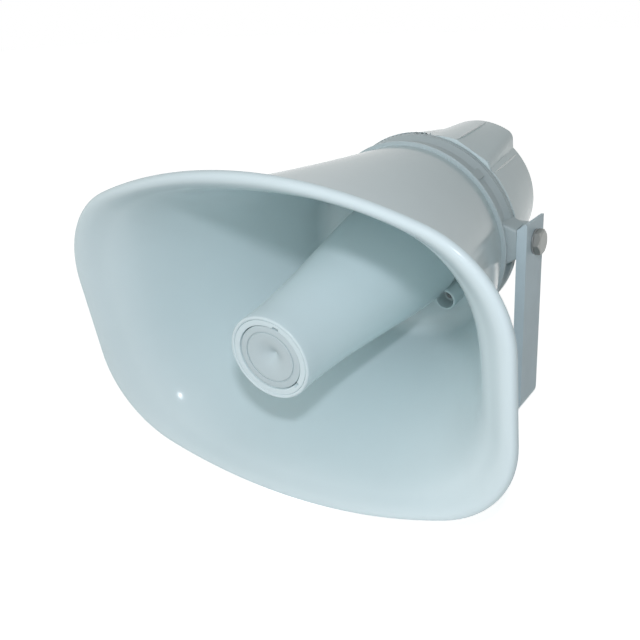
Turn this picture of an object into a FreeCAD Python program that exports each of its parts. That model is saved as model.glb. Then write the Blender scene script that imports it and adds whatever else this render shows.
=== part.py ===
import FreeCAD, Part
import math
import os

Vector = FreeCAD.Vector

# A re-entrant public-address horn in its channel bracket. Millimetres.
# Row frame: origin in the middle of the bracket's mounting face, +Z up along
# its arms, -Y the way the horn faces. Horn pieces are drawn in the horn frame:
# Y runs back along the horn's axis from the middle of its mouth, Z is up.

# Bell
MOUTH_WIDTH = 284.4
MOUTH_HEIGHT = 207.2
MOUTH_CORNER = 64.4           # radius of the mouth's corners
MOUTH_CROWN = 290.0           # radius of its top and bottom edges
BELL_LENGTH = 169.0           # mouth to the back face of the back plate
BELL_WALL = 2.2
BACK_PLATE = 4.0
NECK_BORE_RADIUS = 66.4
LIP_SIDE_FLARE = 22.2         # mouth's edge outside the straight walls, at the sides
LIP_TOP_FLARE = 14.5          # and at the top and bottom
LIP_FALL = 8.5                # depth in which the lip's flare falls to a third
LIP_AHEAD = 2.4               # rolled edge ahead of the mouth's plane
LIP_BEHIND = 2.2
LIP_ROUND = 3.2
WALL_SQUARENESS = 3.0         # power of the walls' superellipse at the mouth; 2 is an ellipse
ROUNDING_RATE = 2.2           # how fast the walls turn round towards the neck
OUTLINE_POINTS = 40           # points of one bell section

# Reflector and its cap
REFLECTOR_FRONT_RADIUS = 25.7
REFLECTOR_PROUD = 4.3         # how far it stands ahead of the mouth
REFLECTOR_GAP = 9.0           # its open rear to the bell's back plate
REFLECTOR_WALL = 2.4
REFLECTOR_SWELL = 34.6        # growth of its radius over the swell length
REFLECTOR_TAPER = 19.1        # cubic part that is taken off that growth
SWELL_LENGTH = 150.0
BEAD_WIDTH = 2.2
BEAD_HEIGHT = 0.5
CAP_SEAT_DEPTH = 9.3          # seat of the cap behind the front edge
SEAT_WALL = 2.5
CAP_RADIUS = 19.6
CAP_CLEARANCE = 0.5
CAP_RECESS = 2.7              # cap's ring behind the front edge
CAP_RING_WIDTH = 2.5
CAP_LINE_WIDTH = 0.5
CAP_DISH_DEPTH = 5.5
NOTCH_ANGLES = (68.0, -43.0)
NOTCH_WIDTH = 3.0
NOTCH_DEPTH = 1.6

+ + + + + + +

- Task to complete: In this exercise, copy only the lines from the opening line of the material through the line where "Vector = FreeCAD.Vector" appears.

- Solution to the problem:
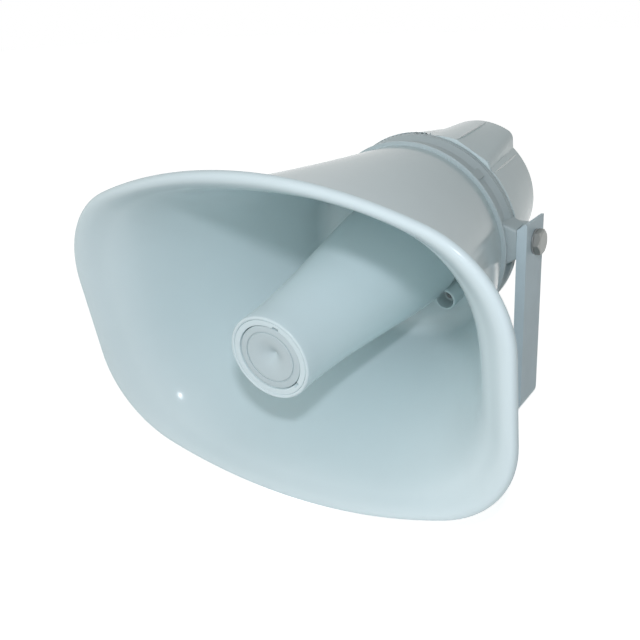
Turn this picture of an object into a FreeCAD Python program that exports each of its parts. That model is saved as model.glb. Then write the Blender scene script that imports it and adds whatever else this render shows.
=== part.py ===
import FreeCAD, Part
import math
import os

Vector = FreeCAD.Vector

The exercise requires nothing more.